Tourism forum on right route

One of the winners of the Experience Hout Bay like a Local programme, Brent Thomas, and Francois Viljoen of Open Africa.

Stakeholders from a number of Hout Bay organisations attended the Hout Bay Tourism Forum meeting.

Last year Terry Murphy, chairperson of the Hout Bay Tourism Forum, emphasised the importance of getting some “short-term wins” for the newly-formed organisation, and by all accounts, expectations are being exceeded in terms of deliverables that have been identified.

At a meeting at the Harvest Centre on Thursday February 2, Mr Murphy and his team provided an update on developments to key stakeholders within the Hout Bay community. Chief among these was the “Experience Hout Bay Like a Local” programme, which gave two local tourism entrepreneurs the chance to win support packages worth R50 000 each.
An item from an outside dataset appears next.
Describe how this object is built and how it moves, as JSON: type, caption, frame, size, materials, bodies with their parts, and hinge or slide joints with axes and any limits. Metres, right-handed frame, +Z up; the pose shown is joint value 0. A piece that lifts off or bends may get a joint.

With the back of Open Africa, an entity that has run projects in South Africa and Africa which allows entrepreneurs to take advantage of tourism opportunities in their area, iKhaya le Themba: Tours of Hope and Karbonkelberg Hikers were identified as the two winners.

iKhaya le Themba’s Phila Nogwavu explained how the business had grown from a care facility for children to include tours to Imizamo Yethu, showcasing the circumstances and conditions in which these youngsters grow up. Karbonkelberg Hikers is the brainchild of Brent Thomas, a herbalist by trade.

“I decided to develop my business by taking people on tours of the area, explaining what the different herbs can be used for. I have a passion for people,” he said.

Open Africa head Francois Viljoen said he had been in touch with a number of established businesses which were willing to get involved with the entrepreneurs.

“With iKhaya le Themba, for example, we would like to incorporate a food element with that. From a marketing perspective, we will start identifying new and existing content that can be used online. We will be looking at April or May for the launch of our winners’ revamped businesses.”

One of the tourism forum’s primary goals is to establish a Hout Bay tourism route, an integral component of which is to implement an effective signage system.

Pauline van der Spuy, head: Strategic Tourism Infrastructure Development at the City’s tourism department, has been hard at work mapping Hout Bay’s existing signage scheme, and called on stakeholders to assist in the process.

“You need to look at potential sites that you would want to sign, and once we have this feedback our engineers can look and see if you are able to have signs at these specific locations,” she said.

“Once this has been done, we can appoint consultants to do evaluations. “Replacing signs and new parking signs will need to be looked at. We do have budget for this until June this year, so the sooner this is done the better.”

One of the more ambitious ventures initially set out by the tourism forum was its Homestay project, which sees tourists staying with hosts in Imizamo Yethu.

“People want to get to know the local culture, and we are pleased that we had several bookings over the festive season. They all gave five-star reviews, so we are hoping that this is something that will grow over time,” Mr Murphy said.

The Hangberg tourism project is also well on track, with all of the peach garden, which will be to focus on arts, culture and spiritual endeavours, the higher educational hub
centre, youth training centre and Mosaic project yielding excellent results.

“The mosaic project is not just about mosaics, but teaching youngsters requisite skills like time management and collaboration which would be needed in the outside world. We are also aiming to host our peace festival in September this year,” said Marieta Engels, of the Peace and Mediation Forum.

At the logistical level, the tourism forum recently appointed Portia Msamo as full-time communications officer, while Tanya Blacher has come on board in the capacity as a voluntary public relations consult-
ant.

“We need to actively market Hout Bay more, but we also need to make it more cohesive. We need to create new reasons for people to come here,” Ms Blacher said.

“We also need to ask different questions, such as are we focusing on international visitors to stay here, or South African visitors, or day visitors. We must also look at different methods for measuring tourism by doing research and capturing data.”